[BEGIN Data excerpt]

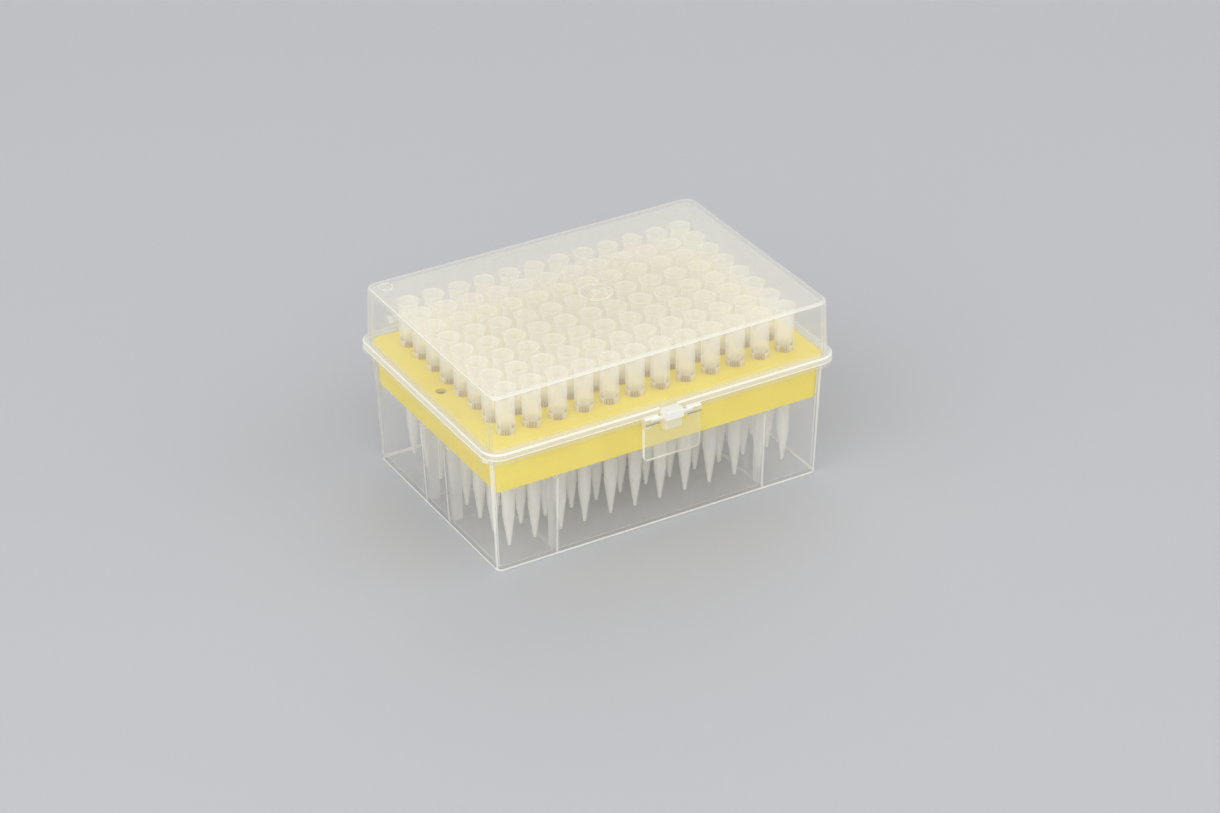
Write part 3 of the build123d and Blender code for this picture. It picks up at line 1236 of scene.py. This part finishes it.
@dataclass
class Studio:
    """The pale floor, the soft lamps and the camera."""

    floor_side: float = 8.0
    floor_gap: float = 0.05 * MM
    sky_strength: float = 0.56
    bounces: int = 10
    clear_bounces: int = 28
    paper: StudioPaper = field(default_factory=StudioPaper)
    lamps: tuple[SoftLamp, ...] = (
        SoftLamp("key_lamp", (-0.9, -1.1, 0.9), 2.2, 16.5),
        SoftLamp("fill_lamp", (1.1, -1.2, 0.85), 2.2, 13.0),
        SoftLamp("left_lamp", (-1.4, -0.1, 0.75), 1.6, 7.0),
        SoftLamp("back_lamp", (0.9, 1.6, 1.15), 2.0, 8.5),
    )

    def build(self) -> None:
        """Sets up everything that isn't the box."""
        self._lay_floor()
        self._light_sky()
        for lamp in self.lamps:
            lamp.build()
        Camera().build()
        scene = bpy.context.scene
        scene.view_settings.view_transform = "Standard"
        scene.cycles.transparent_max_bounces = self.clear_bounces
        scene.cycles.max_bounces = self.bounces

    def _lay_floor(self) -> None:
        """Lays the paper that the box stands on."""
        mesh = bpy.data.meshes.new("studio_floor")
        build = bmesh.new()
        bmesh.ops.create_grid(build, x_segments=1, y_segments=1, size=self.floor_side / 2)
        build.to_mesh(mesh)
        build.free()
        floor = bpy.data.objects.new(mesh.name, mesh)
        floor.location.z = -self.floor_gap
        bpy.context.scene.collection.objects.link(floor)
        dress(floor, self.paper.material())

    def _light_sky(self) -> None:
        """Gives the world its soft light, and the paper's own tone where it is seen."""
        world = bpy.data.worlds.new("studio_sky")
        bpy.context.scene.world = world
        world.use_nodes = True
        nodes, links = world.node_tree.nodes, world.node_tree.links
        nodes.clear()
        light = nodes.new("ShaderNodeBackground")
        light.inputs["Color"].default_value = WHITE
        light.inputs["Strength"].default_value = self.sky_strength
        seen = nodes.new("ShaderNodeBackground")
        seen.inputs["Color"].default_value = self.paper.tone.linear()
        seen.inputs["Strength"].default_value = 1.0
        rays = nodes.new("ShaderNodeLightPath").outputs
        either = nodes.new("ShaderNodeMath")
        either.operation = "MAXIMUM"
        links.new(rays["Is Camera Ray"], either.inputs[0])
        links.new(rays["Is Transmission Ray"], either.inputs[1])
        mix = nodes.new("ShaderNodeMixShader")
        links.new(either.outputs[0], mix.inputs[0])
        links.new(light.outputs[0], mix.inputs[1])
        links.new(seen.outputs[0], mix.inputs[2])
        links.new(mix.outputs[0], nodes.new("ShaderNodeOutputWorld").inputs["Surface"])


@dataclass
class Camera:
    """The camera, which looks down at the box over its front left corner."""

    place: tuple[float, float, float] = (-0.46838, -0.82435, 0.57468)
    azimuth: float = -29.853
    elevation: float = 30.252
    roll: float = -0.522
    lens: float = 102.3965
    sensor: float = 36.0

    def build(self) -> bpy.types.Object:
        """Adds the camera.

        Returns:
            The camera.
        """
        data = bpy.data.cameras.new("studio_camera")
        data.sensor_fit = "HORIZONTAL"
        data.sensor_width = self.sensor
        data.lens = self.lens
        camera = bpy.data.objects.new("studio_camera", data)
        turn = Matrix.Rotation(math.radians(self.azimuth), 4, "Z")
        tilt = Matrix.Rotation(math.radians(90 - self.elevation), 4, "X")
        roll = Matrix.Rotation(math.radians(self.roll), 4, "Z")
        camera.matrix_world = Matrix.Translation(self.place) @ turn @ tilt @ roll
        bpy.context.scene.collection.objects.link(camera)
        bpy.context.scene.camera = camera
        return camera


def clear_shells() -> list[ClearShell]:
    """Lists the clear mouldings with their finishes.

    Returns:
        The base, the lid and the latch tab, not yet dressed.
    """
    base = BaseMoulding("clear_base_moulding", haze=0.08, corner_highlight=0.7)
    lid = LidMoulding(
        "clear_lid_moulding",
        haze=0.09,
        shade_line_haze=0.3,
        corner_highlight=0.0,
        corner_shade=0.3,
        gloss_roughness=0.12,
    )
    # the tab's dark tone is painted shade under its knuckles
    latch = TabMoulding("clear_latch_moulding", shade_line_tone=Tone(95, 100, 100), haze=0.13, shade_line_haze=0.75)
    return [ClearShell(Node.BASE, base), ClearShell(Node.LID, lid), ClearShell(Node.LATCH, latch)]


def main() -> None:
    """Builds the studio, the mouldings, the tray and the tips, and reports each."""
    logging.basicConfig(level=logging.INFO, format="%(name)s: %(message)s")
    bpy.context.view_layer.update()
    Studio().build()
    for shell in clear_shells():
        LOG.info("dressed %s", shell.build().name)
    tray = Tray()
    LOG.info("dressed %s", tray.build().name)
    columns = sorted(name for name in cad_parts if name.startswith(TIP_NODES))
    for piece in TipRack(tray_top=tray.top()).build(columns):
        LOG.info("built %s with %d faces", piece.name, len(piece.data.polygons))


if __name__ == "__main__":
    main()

[END Data excerpt]

Only the lines from the top of the data through the line that contains "pale floor, the" should be quoted, exactly as they stand.

• **Expected output**:
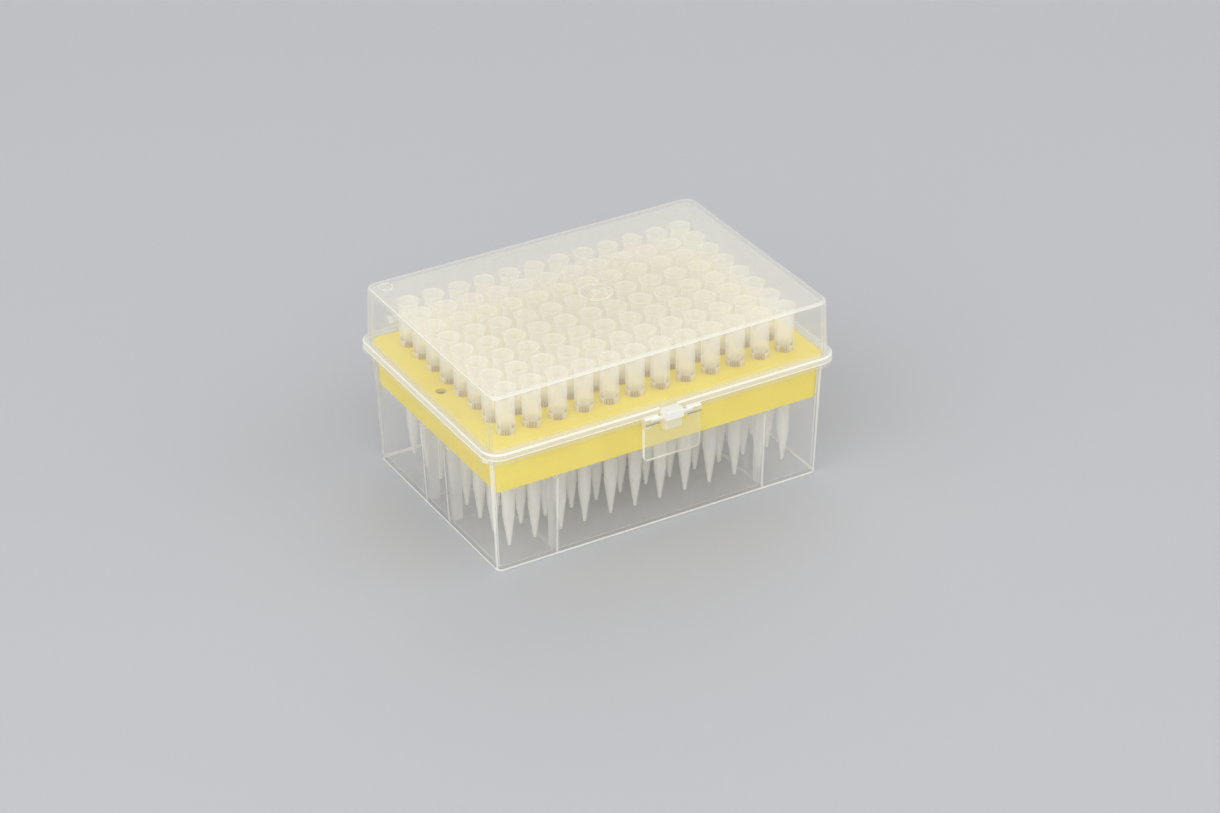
Write part 3 of the build123d and Blender code for this picture. It picks up at line 1236 of scene.py. This part finishes it.
@dataclass
class Studio:
    """The pale floor, the soft lamps and the camera."""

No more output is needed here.